アメリカ出身で、労働用途がメインだった、丈夫で、「ジーンズに近いチノパン」。
ヨーロッパ出身で、貴族がパーティで見せるためのパーティ衣装用途だった、「スラックスに近いチノパン」。
この2種類。
違いを書いていく。
◾︎アメリカのチノパン
1、丈夫で耐久性がある
2、分厚い
3、ストレート
4、汚くても格好がつく
元が労働着。
*原典は軍服だが、丈夫なため労働着として用いられるようになった。
故に「丈夫で」「分厚く」「動きやすいストレート」。
そして、アメカジ特有の「汚くても格好いい」。
代表的なメーカーは「ディッキーズ」「カーハート」など。
リーバイス、レッドウイングなど、労働者が使っていたモノから端を発するモノは、汚くても格好いい。
通称「味」という。
むしろ綺麗だとおかしいくらい。
アメカジ好きはこちら一択。
◾︎ヨーロッパのチノパン
1、艶あり
2、テーパードスリムフィット
3、耐久性は弱い(汚れるとおかしい)
4、綺麗に使う事が前提の見た目
ヨーロッパのは逆。
働く必要のない貴族がパーティで着る衣装として進化した。
故に「綺麗であるコト」が大前提の性能となっている。
それを前提とした、美麗なシルエットと艶のある素材で品の良さを演出する。
ラクに着るアメカジとは逆で、手間をかけて綺麗に自分に合ったサイズで着るのがヨーロッパ式。

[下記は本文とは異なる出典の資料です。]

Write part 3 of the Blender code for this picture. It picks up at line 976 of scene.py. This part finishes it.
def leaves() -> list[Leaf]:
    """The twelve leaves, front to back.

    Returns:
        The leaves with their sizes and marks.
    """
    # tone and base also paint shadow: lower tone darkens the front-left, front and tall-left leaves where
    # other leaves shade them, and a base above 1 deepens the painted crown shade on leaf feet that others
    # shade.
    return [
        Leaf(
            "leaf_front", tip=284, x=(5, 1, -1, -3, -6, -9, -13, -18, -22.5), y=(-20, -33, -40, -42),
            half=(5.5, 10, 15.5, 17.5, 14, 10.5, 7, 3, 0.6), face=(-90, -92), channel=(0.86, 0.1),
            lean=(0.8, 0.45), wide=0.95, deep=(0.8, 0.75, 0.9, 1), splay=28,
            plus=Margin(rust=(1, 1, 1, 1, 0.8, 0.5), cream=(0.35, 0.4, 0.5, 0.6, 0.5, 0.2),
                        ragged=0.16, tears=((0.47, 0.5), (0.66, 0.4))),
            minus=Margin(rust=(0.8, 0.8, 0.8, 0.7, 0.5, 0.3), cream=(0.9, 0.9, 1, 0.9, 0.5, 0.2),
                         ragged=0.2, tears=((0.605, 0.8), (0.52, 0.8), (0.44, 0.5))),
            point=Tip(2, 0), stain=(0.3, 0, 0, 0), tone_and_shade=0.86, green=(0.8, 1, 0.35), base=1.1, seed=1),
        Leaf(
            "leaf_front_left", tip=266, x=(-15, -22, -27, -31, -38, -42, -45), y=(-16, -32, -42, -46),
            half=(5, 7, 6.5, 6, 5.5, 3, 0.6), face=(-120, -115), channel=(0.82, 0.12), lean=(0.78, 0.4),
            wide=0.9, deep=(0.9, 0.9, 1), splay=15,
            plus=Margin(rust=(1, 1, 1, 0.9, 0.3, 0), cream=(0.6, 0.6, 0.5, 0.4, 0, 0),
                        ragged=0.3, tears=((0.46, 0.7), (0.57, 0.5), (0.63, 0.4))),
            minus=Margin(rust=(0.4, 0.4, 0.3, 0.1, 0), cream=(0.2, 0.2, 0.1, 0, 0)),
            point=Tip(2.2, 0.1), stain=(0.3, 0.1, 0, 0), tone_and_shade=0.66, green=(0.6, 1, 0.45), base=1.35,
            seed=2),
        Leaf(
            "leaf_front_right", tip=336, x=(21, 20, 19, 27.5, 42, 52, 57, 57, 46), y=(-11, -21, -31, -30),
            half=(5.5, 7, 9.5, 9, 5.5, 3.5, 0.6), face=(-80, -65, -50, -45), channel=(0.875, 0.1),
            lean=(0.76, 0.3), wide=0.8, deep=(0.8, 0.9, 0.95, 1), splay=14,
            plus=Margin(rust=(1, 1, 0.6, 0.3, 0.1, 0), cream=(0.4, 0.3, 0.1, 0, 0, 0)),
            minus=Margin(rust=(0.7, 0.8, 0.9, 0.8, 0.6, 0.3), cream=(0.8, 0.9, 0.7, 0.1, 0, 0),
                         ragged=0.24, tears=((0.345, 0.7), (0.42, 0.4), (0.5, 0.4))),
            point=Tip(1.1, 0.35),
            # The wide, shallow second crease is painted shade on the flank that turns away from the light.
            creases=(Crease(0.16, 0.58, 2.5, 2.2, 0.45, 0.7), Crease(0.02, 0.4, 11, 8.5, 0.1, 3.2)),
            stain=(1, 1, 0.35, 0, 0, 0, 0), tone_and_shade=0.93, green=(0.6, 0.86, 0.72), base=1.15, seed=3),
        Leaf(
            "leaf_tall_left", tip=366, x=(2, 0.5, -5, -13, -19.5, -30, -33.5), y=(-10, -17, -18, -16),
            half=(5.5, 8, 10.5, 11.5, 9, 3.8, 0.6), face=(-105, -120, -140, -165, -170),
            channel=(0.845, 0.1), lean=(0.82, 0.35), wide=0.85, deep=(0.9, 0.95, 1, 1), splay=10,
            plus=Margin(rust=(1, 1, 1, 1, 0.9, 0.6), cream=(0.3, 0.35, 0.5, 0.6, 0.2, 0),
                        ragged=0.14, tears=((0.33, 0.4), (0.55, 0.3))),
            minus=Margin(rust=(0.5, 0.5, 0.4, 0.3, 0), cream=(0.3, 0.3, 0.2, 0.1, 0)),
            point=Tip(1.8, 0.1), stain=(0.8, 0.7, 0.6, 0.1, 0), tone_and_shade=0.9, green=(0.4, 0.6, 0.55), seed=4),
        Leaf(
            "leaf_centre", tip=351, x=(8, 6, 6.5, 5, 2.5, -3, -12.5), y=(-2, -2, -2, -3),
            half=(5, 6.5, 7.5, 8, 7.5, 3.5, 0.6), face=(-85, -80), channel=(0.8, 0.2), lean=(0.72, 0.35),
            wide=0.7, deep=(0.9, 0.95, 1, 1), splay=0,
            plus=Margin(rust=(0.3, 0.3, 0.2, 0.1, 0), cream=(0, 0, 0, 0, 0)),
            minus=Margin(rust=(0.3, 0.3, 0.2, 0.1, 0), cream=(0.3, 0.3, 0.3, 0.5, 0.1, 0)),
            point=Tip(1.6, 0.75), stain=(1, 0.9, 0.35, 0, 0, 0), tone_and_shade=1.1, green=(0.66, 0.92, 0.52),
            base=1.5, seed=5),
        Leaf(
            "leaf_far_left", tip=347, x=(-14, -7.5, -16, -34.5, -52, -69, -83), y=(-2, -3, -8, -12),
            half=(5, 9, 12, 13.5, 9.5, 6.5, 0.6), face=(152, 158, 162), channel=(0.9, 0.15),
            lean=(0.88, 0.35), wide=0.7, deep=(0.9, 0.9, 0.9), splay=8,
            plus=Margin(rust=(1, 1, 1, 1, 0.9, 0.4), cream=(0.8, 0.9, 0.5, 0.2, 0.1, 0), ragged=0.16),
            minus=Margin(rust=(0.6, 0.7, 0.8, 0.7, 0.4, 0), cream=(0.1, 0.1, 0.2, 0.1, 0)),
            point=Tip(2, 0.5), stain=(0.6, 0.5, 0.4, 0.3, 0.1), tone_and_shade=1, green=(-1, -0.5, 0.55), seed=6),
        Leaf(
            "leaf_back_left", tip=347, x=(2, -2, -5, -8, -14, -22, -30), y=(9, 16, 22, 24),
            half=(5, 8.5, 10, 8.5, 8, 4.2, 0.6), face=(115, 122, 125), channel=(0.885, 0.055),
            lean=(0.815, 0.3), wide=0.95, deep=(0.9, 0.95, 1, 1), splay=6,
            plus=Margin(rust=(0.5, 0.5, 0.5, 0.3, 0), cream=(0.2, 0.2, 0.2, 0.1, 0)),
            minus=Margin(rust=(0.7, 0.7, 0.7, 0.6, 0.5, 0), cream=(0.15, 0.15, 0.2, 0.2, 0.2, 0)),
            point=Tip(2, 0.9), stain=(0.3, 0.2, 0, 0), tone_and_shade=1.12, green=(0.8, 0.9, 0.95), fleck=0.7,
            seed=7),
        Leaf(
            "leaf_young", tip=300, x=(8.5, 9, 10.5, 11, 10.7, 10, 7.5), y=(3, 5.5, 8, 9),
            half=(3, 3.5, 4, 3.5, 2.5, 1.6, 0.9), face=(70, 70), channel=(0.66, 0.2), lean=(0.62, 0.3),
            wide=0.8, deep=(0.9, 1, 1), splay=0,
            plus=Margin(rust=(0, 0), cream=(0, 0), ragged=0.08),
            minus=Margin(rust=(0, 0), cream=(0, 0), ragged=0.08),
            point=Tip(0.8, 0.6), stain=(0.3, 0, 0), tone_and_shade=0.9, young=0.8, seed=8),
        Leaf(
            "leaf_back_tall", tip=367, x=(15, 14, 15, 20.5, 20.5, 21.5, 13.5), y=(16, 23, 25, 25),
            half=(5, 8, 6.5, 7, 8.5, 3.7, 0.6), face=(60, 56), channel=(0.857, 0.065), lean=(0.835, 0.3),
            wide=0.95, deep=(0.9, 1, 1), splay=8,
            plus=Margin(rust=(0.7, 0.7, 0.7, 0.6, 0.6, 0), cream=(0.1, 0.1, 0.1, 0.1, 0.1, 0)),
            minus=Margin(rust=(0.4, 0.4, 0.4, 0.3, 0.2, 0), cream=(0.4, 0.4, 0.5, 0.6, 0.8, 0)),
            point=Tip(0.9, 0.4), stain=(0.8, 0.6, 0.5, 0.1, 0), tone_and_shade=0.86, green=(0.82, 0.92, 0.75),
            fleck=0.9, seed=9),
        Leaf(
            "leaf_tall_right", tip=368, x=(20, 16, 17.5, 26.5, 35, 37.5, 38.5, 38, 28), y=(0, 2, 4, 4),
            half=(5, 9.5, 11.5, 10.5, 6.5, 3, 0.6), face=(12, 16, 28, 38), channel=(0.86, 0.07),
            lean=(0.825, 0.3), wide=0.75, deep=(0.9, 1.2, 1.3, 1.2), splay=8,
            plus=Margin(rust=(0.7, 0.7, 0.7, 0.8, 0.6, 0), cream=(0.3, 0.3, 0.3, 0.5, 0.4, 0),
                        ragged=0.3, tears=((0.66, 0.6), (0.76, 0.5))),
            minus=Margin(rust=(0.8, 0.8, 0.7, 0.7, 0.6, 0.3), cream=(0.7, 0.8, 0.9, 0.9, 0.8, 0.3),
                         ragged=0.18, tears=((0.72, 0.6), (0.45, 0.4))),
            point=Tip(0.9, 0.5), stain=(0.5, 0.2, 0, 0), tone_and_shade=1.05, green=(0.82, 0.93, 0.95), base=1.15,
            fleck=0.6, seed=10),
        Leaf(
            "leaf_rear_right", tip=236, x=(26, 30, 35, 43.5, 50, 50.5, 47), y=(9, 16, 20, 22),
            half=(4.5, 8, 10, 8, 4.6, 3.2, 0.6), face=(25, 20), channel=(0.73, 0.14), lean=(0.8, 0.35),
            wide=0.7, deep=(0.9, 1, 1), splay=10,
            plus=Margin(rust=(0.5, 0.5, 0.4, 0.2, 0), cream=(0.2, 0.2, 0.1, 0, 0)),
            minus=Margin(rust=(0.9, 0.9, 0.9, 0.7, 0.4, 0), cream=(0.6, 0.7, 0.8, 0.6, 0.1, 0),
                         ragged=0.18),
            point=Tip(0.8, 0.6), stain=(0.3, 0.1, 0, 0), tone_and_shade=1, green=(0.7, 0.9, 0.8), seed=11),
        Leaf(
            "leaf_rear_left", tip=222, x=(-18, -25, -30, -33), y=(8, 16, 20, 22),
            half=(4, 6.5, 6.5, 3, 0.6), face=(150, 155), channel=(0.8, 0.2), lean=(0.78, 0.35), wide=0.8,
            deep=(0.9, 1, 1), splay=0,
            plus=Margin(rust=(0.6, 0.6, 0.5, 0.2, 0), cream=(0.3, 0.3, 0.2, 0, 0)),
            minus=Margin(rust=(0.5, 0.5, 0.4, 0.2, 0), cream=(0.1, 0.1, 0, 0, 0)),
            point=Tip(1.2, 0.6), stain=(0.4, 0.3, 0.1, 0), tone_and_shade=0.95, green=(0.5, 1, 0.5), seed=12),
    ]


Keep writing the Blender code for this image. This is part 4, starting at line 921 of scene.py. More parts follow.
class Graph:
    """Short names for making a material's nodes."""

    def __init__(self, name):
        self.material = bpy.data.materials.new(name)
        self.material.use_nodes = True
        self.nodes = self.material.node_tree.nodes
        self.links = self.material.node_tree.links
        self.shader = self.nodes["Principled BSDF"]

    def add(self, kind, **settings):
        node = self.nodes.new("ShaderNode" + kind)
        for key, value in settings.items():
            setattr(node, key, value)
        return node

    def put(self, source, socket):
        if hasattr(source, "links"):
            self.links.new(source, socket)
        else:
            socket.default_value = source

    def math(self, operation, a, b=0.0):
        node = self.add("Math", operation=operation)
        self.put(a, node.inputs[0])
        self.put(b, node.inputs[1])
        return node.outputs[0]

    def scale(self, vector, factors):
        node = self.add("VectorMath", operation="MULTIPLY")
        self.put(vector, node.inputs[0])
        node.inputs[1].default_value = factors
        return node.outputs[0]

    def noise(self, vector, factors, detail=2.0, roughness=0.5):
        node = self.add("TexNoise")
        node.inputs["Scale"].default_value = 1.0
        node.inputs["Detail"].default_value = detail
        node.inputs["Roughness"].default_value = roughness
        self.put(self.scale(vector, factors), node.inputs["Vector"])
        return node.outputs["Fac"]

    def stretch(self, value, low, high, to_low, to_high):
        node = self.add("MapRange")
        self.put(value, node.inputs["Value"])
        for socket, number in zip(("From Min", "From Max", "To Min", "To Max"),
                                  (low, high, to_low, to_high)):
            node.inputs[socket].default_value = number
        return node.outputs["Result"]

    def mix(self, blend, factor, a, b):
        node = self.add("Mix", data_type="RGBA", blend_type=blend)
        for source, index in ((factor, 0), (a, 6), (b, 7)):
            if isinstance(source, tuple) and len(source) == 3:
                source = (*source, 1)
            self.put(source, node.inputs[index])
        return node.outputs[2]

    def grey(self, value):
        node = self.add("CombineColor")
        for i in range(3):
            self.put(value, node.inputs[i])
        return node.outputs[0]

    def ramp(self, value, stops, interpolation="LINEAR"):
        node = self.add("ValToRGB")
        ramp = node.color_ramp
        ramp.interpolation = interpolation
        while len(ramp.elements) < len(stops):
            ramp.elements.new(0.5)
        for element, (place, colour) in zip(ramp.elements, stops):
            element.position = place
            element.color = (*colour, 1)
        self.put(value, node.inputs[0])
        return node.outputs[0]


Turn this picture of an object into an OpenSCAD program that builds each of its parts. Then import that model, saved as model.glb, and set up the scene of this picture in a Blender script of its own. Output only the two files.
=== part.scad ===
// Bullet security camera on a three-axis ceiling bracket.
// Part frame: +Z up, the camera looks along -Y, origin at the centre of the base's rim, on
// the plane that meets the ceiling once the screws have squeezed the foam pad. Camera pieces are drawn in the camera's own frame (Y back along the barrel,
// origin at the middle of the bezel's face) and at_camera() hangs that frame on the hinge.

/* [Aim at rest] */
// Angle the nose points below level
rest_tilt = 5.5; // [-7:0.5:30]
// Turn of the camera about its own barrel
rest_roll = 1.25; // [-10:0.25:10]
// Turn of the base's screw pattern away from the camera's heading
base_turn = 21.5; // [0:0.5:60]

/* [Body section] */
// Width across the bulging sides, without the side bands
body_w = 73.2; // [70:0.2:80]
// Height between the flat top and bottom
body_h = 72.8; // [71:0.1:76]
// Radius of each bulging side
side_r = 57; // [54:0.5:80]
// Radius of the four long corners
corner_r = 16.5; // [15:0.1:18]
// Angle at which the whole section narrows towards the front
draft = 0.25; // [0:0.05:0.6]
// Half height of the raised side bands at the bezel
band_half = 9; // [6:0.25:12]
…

ヨーロッパの高級ブランド(インコテックスとかPT01とか)のチノパンは、総じて綺麗。
だが「汚いとおかしい」。
スーツも同じ。
綺麗に着る必要がある。
ジャケパンで使うなど、ドレス重視の使用であれば、こちらがオススメ。
◾︎まとめ
ヴィンテージレギュラーフィットチノは「アメリカのチノパン」。
アメカジと相性が良く、アメリカ産の服(デニムを使ったモノやダウンなど)と組み合わせると使いやすい。
スリムフィットチノは「ヨーロッパのチノパン」。
スラックスベースで、ヨーロッパ産の服(ジャケットやコートなど)と組み合わせると使いやすい。
アメリカのチノパンは「ラフに使う」。
ヨーロッパのチノパンは「綺麗に使う」。
以上です。
お好みをお手に取って頂ければ幸いです。